Sunday, July 06, 2014

Polarization by the Numbers

Conservative pundits and Republicans in general warn their constituents that the liberals are coming to get them, that the country is moving left under Obama and that they must be vigilant in fighting against this “liberal” disease. But is there any validity to the argument? Well, according to Paul Rosenberg, looking at the latest Pew data on polarization, today’s Democratic Party is not that different from the Democratic Party of 20 years ago (the triangulation variety of Clinton and the DLC)— or even earlier for that matter. This is made particularly clear by looking at how the 90 percent Democrat level of liberalism has barely moved a whisper since the 1960s in the House, according to Poole’s DW-Nominate score (see below). In the Senate, 90 percent of Democrats are actually more conservative than they were in the early 1960s.

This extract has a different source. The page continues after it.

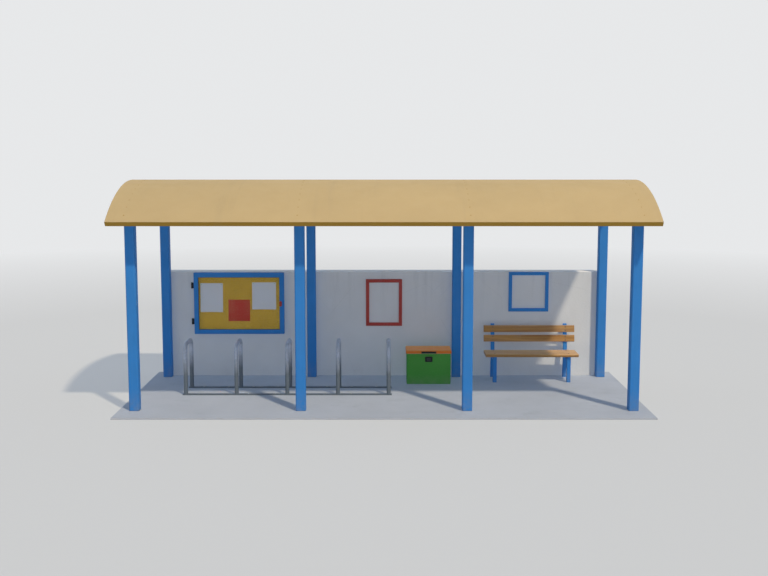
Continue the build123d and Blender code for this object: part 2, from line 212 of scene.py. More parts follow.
def result(kind, inputs=None, **settings):
    """Add a node and give its first output."""
    return add_node(kind, inputs, **settings).outputs[0]


def maths(operation, first, second=0.0, clamp=False):
    return result("ShaderNodeMath", {0: first, 1: second}, operation=operation, use_clamp=clamp)


def times(first, second):
    return maths("MULTIPLY", first, second)


def span(value, low, high, to_low=0.0, to_high=1.0):
    """Straight map of low..high to to_low..to_high, clamped at both ends."""
    inputs = {"Value": value, "From Min": low, "From Max": high, "To Min": to_low, "To Max": to_high}
    return result("ShaderNodeMapRange", inputs)


def blended(share, first, second, way="MIX"):
    """Colour mix: share 0 gives the first colour, 1 the second."""
    node = add_node("ShaderNodeMix", {0: share, 6: first, 7: second}, data_type="RGBA", blend_type=way)
    return node.outputs[2]


def laid(colour, mask, share, top):
    """Colour with a top one over it where the mask is 1, as strong as the share says."""
    return blended(times(mask, share), colour, top)


def object_place():
    return add_node("ShaderNodeTexCoord").outputs["Object"]


def place(stretch=(1.0, 1.0, 1.0), shift=(0.0, 0.0, 0.0), turn=(0.0, 0.0, 0.0)):
    """Object coordinates, stretched, turned and shifted."""
    inputs = {"Vector": object_place(), "Location": shift, "Rotation": turn, "Scale": stretch}
    return result("ShaderNodeMapping", inputs)


def noise(where, scale, detail=3.0, rough=0.5, bend=0.0):
    inputs = {"Vector": where, "Scale": scale, "Detail": detail, "Roughness": rough, "Distortion": bend}
    return result("ShaderNodeTexNoise", inputs)


def wander(where, scale, detail, low, high, rough=0.5):
    """Noise stretched so that it wanders between low and high."""
    return span(noise(where, scale, detail, rough), *noise_span, low, high)


def cells(where, scale, feature="F1", output="Distance"):
    node = add_node("ShaderNodeTexVoronoi", {"Vector": where, "Scale": scale}, feature=feature)
    return node.outputs[output]


def axes_of(vector):
    return add_node("ShaderNodeSeparateXYZ", {0: vector}).outputs


def height():
    """Height above the underside of the slab."""
    return axes_of(object_place())["Z"]


def shaded(colour, value):
    """Colour made lighter or darker by a value near 1."""
    grey = result("ShaderNodeCombineColor", {0: value, 1: value, 2: value})
    return blended(1.0, colour, grey, "MULTIPLY")


def facing_up():
    """1 on faces that look up when the piece is at rest."""
    way = add_node("ShaderNodeTexCoord").outputs["Normal"]
    return span(axes_of(way)["Z"], 0.5, 0.9)


def relief(value, depth, under=None):
    """Bump of a given depth in metres, on top of another normal if there is one."""
    inputs = {"Height": value, "Distance": depth}
    if under is not None:
        inputs["Normal"] = under
    return result("ShaderNodeBump", inputs)


def soft_edges(radius):
    """Normal that rounds the edges, and a mask that is 1 along them."""
    rounded = result("ShaderNodeBevel", {"Radius": radius}, samples=6)
    true = add_node("ShaderNodeNewGeometry").outputs["True Normal"]
    inputs = {0: rounded, 1: true}
    along = add_node("ShaderNodeVectorMath", inputs, operation="DOT_PRODUCT").outputs["Value"]
    return rounded, span(along, *edge_cosines)


def finish_of(material, colour, roughness, normal=None, **plain):
    """Fill the new material's Principled shader. The plain values go straight on its sockets."""
    shader = tree.nodes["Principled BSDF"]
    for key, value in (("Base Color", colour), ("Roughness", roughness), ("Normal", normal)):
        if isinstance(value, bpy.types.NodeSocket):
            tree.links.new(value, shader.inputs[key])
        elif value is not None:
            shader.inputs[key].default_value = value
    for key, value in plain.items():
        shader.inputs[key.replace("_", " ")].default_value = value
    return material


def new_finish(name):
    material = bpy.data.materials.new(name)
    material.use_nodes = True
    begin(material.node_tree)
    return material


# Finishes


def painted_steel(name, paint, wear=1.0, foot=0.0, mitre=None):
    """Satin powder coat: orange peel, chalky streaks, chipped edges, dust round the feet."""
    material = new_finish(name)
    where = place()
    colour = shaded(paint, wander(where, 2.4, 4, 0.93, 1.05))
    streaks = noise(place((26, 26, 1.1)), 1.0, 5, 0.6)
    colour = blended(span(streaks, 0.52, 0.80, 0.0, 0.05), colour, tint(150, 186, 214))
    rounded, edge = soft_edges(0.004)
    chips = span(noise(where, 55, 5, 0.7), 0.50, 0.62)
    worn = times(times(edge, chips), 0.75 * wear)
    colour = blended(worn, colour, bare_steel)
    rough = wander(where, 9, 4, 0.62, 0.74)
    if foot:
        splash = span(noise(where, 16, 5, 0.65), 0.35, 0.65)
        splash = times(span(height(), 0.02, foot, 1.0, 0.0), splash)
        colour = laid(colour, splash, 0.36, pale_dust)
        rough = maths("ADD", rough, times(splash, 0.3))
    if mitre is not None:
        joint = mitre_joint(*mitre)
        colour = laid(colour, joint, 0.7, near_black)
    rough = maths("ADD", rough, times(worn, 0.25), True)
    peel = relief(noise(where, 420, 2), 0.00022, rounded)
    if mitre is not None:
        peel = relief(maths("SUBTRACT", 1.0, joint), 0.0012, peel)
    return finish_of(material, colour, rough, peel, Specular_IOR_Level=0.62)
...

The reverse is, of course, not the case. In both chambers, the 90 percent Republicans are substantially more conservative than they were in the 60s and 70s and, in the House, dramatically so. The point becomes that the polarization is essentially one-sided, with liberals rightfully upset at the rightward push of the country and their own party while conservatives have less reason to be upset, as liberals move to the right and the left is made completely irrelevant. Of course, when you offer nothing but obstruction and critique without any solutions, you must find ways to galvanize your supporters – and a common enemy is one of the easiest ways (even if that enemy doesn’t really exist). By the way, the last chart is fascinating, as it shows that half of the country’s population exists in just 146 counties, with most of these urban populations more liberal than their smaller, and much vaster, neighbors.